1

I have a recipe for provisioning an ec2 instance that I'm trying to apply an environment to, which I run as:

chef-client -z -o 'myapp::dev_create'

The default.rb attributes file is defined as:

default['myapp_provisioner'].tap do |myapp_provisioner|
  myapp_provisioner['node_name'] = 'test'
end    

The myapp::dev_create recipe is defined as:

require 'chef/provisioning'
Chef::Config.chef_provisioning({
  :machine_max_wait_time => 240
})

# Override environment specific configs
node.override['myapp_provisioner']['node_name'] = 'RULZ_DEV'

include_recipe 'myapp_provisioner::ec2_instance' # sets machine_options

# The line below prints "RULZ_DEV" 
# as it is overridden above
puts node['myapp_provisioner']['node_name'] 

machine node['myapp_provisioner']['node_name'] do
  chef_environment 'DEV'
  admin true # run as sudo
  recipe 'myapp::copy_tls_certs'
  role 'reverse_proxy'
  role 'app_server'
end

The Recipe myapp::copy_tls_certs is defined as:

node_name = node['myapp_provisioner']['node_name']

# The line below prints the value from default attributes "test"
puts "cert path ---------------> #{node_name}" 

Updated

I had previously titled the question as Chef Environment not overriding recipe called inside a machine resource, but I have come to realize that the issue is not related to Environments, but is only about attributes overriding and using those attributes inside a machine resource. It feels like I'm missing something quite fundamental here, any ideas?

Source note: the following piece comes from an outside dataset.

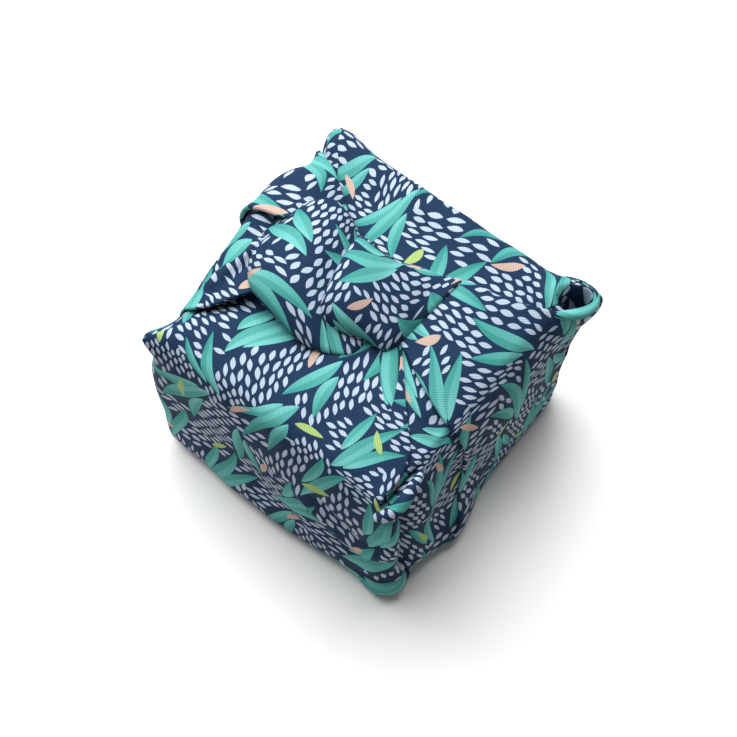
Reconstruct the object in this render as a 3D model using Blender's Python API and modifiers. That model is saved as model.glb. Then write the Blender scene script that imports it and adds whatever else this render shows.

  • Unclear if this is a redaction failure but you're straight up using a different attribute in the `copy_tls_certs` recipe. This is why you shouldn't redact things unless you're going to do it carefully :P – coderanger Feb 23 '17 at 18:42
  • @coderanger, Thansk for getting back, I don't follow what you mean about redacting things, I wasn't intentionally trying to redact anything (I guess depends on what you mean by redact). Anyway, I have updated the question after I realized the problem is not about applying environments, but just about using overridden attributes within a machine resource's runlist – Mahlatse Makalancheche Feb 24 '17 at 14:07

2 Answers2

1

The answer is simple. Your EC2 machine has no idea about node['myapp_provisioner']['node_name'] being overridden in myapp::dev_create recipe, because this recipe is not in its run list.

What chef-client does on that machine is:

  1. Expand the run list.

    It gets the myapp::copy_tls_certs recipe and those others that make the reverse_proxy and app_server roles. (but they are not important now)

  2. It reads all the attribute files of the cookbooks in the expanded run list.

    So it reads myapp/attributes/default.rb and gets the default value for the node['myapp_provisioner']['node_name'] = 'test'

  3. It goes through the recipes in run list and creates a collection of resources or executes ruby code, if it's not a resource.

    In your case it runs myapp::copy_tls_certs and prints the test, because that's what it is :)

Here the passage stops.